Psalm 146 isn’t about praise in the way that we understand it in English, it is about the Hal-el.  The overflowing of our hearts because of the vision and possibly the experience of healing, restoration, and wholeness.  It is living in a broken world where injustice, anger, resentment are all around, and we are assured that life with God is so incredible that we just can’t hold it in, it is so incredible that we just have to live clamorously foolish.  It is foolish by our cultural standards to buy food using the money that we earned at our jobs to donate to the foodbank, feeding a family that we don’t even know.  To care enough about the environment – creation – to radically change the way that we live our lives.  It is foolish to welcome a stranger and show them love and mercy, patience and tolerance.  It is the way that we live out our expression of praise in our lives – through our lives, by means of our lives.  That our very lives become our greatest act of praise.

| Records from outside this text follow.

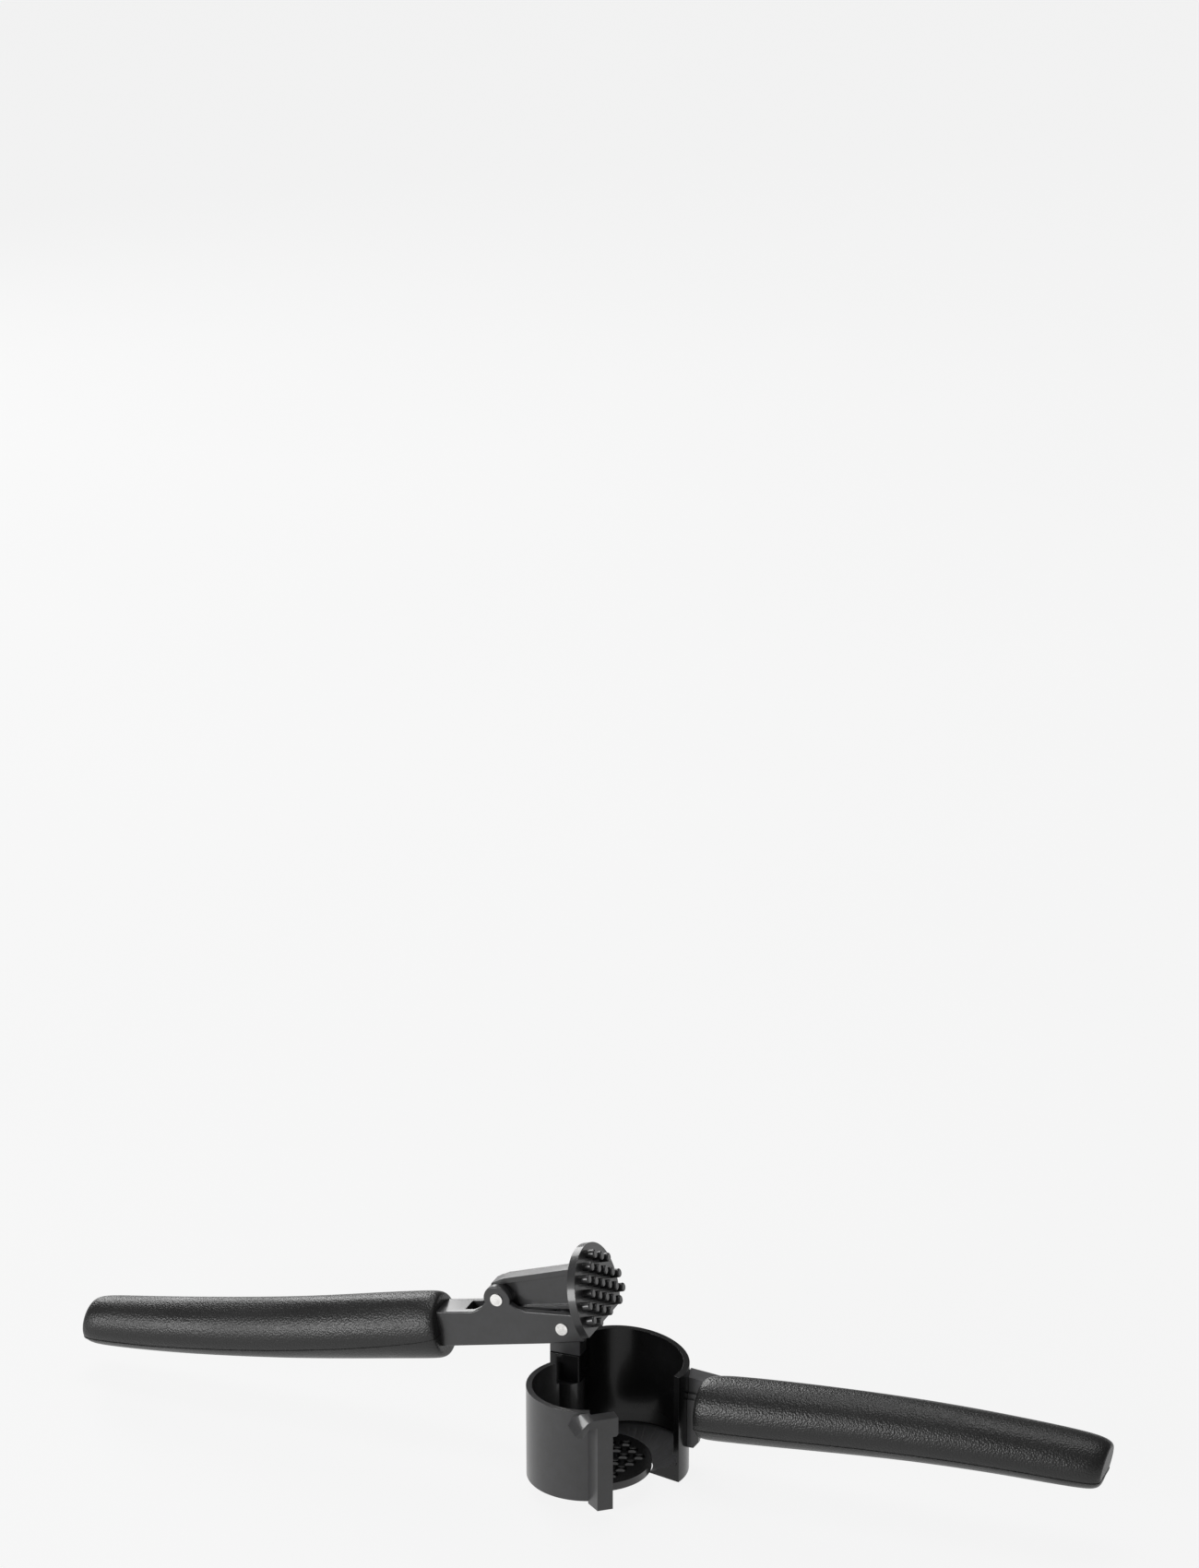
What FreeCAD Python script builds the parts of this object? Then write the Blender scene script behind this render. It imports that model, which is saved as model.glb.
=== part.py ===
# Garlic press: fixed basket half with handle, swinging basket half with sieve, lever and piston.
# Frame: millimetres, +Z up along the basket axis, +X towards the fixed handle, foot plane at Z 0.
import FreeCAD, Part
import math
import os

V = FreeCAD.Vector
UP = V(0, 0, 1)
doc = FreeCAD.newDocument("garlic_press")
sheet = doc.addObject("Spreadsheet::Sheet", "dims")

DIMS = [
    # basket
    ("cup_inner_radius", 16.5), ("cup_outer_radius", 18.4), ("rim_height", 36.9), ("rim_slope_deg", 6.8),
    ("foot_lip_radius", 7.4), ("foot_lip_height", 5.4), ("groove_radius", 17.7), ("groove_top", 9.0),
    ("fixed_end_deg", -14.2), ("fixed_span_deg", 190.0),
    # swinging half
    ("swing_bottom", 4.0), ("swing_top", 33.2), ("swing_end_deg", -15.4), ("swing_open_deg", 51.3),
    ("knuckle_radius", 5.0), ("knuckle_low", 8.7), ("knuckle_high", 26.3), ("knuckle_gap", 0.5),
    ("eye_low", 5.7), ("sieve_open_deg", 44.3), ("seat_gap", 0.15),
    ("sieve_radius", 17.0), ("sieve_bottom", 6.0), ("sieve_thickness", 2.4), ("hole_pitch", 4.65),
    ("hole_radius", 1.6), ("countersink_flat", 3.9), ("countersink_depth", 1.0), ("sieve_hole_limit", 13.6),
    # vertical hinge
    ("hinge_x", -19.3), ("hinge_pin_radius", 2.0), ("hinge_pin_length", 33.4), ("running_gap", 0.05),
    # post that carries the lever
    ("post_half_length", 4.9), ("post_half_width", 2.7), ("ledge_height", 35.2), ("pivot_height", 44.5),
    # lever
    ("lever_open_deg", 191.0), ("arm_half_width", 5.1), ("arm_wall", 2.05), ("arm_web", 2.0),
    ("crank_radius", 21.9), ("crank_deg", 27.0), ("ear_radius", 4.3), ("pivot_pin_radius", 1.95),
    ("pivot_pin_proud", 0.35), ("arm_length", 42.0), ("arm_tang_length", 72.0),
    # piston
    ("piston_open_deg", 15.96), ("rod_length", 30.78), ("disc_radius", 15.5), ("disc_flat", 8.5),
    ("disc_drop", 3.53), ("disc_thickness", 2.6), ("peg_radius", 1.35), ("peg_length", 3.0),
    ("peg_limit", 12.9), ("peg_shift", -1.1625), ("closed_disc_x", -1.01), ("arm_sweep_radius", 8.1),
]
for row, (alias, value) in enumerate(DIMS, start=1):
    sheet.set("A%d" % row, alias)
    sheet.set("B%d" % row, str(value))
    sheet.setAlias("B%d" % row, alias)
doc.recompute()


def d(alias):
    return float(sheet.get(alias))


def put(obj, pos=None, turn=None):
    obj.Placement = FreeCAD.Placement(pos or V(), turn or FreeCAD.Rotation())
    return obj


def cylinder(name, radius, height, pos=None, turn=None, angle=None):
    """Part cylinder whose size follows the sheet; radius and height are expressions."""
    c = put(doc.addObject("Part::Cylinder", name), pos, turn)
    c.setExpression("Radius", radius)
    c.setExpression("Height", height)
    if angle:
        c.setExpression("Angle", angle)
    return c


def box(name, low, high, turn=None):
    b = put(doc.addObject("Part::Box", name), V(*low), turn)
    b.Length, b.Width, b.Height = [h - l for l, h in zip(low, high)]
    return b


def fuse(name, parts):
    f = doc.addObject("Part::MultiFuse", name)
    f.Shapes = parts
    f.Refine = True
    return f


def cut(name, base, tool):
    c = doc.addObject("Part::Cut", name)
    c.Base, c.Tool = base, tool
    c.Refine = True
    return c


def common(name, parts):
    c = doc.addObject("Part::MultiCommon", name)
    c.Shapes = parts
    return c


def solid(name, shape):
    f = doc.addObject("Part::Feature", name)
    f.Shape = shape
    return f


def prism(points, low, high, normal="y"):
    """Polygon in XZ swept along Y, or in XY swept along Z."""
    if normal == "y":
        wire = [V(a, low, b) for a, b in points]
        sweep = V(0, high - low, 0)
    else:
        wire = [V(a, b, low) for a, b in points]
        sweep = V(0, 0, high - low)
    return Part.Face(Part.makePolygon(wire + wire[:1])).extrude(sweep)


def soften(shape, radius, test):
    """Fillet the edges that pass the test; the plain shape stays where the kernel cannot."""
    try:
        out = shape.makeFillet(radius, [e for e in shape.Edges if test(e)])
    except (Part.OCCError, RuntimeError):
        return shape
    return out if out.isValid() and out.Volume > 0 else shape


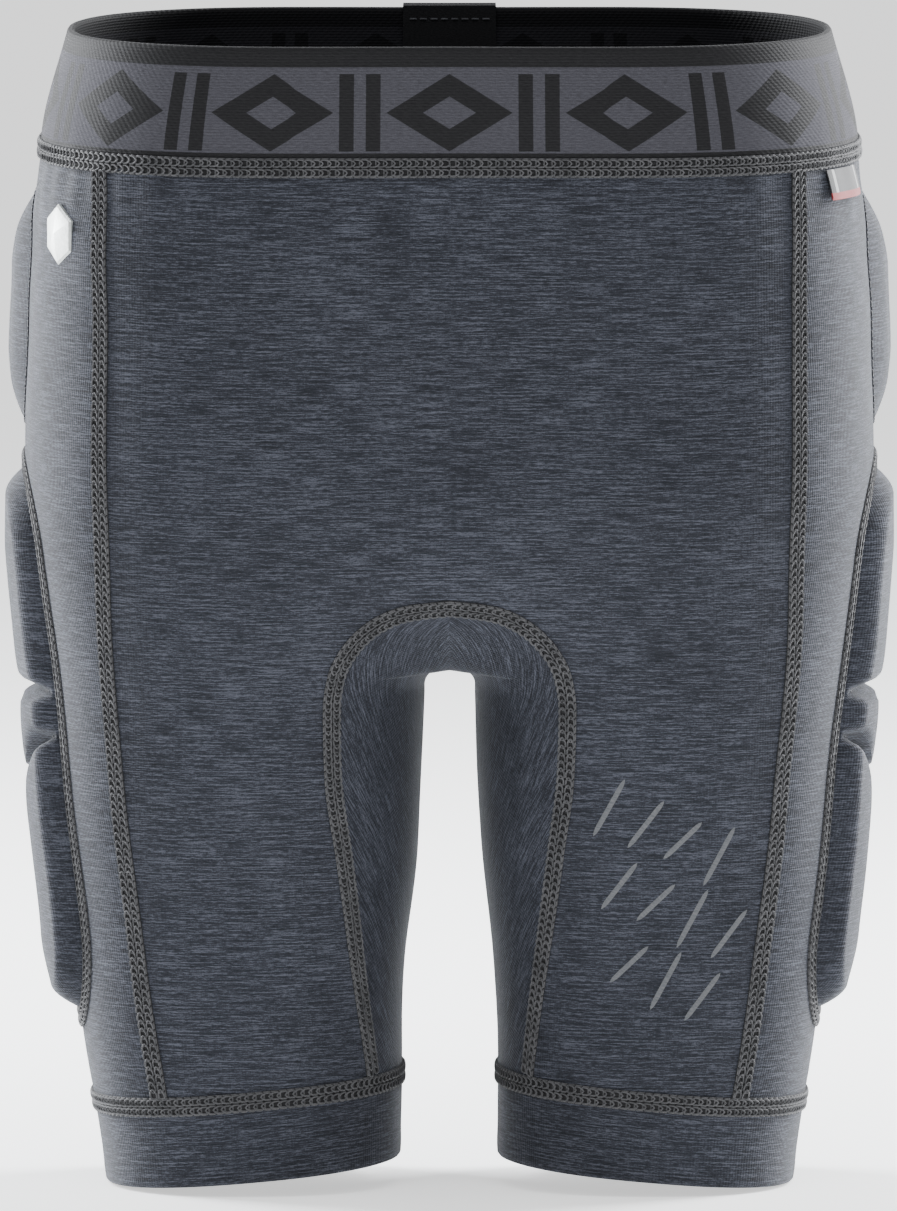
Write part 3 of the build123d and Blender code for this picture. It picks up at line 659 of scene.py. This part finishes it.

C. S. Lewis, in his Reflections on the Psalms, notices that when we praise something we value immensely, we often invite others to join in on the praise.  How often do we say things like, “Isn’t she lovely?  Wasn’t that gorgeous?  Don’t you think that is magnificent?”  When our psalmist urges us to Praise God!  It is not a directive but an invitation.  And that, in fact, it is in the praises of that which we deem most valuable, most important, that the experience of it is complete.  That we cannot fully experience God without praise.  We cannot fully praise God without working towards wholeness.  May we understand that to be so, and lean into that this week.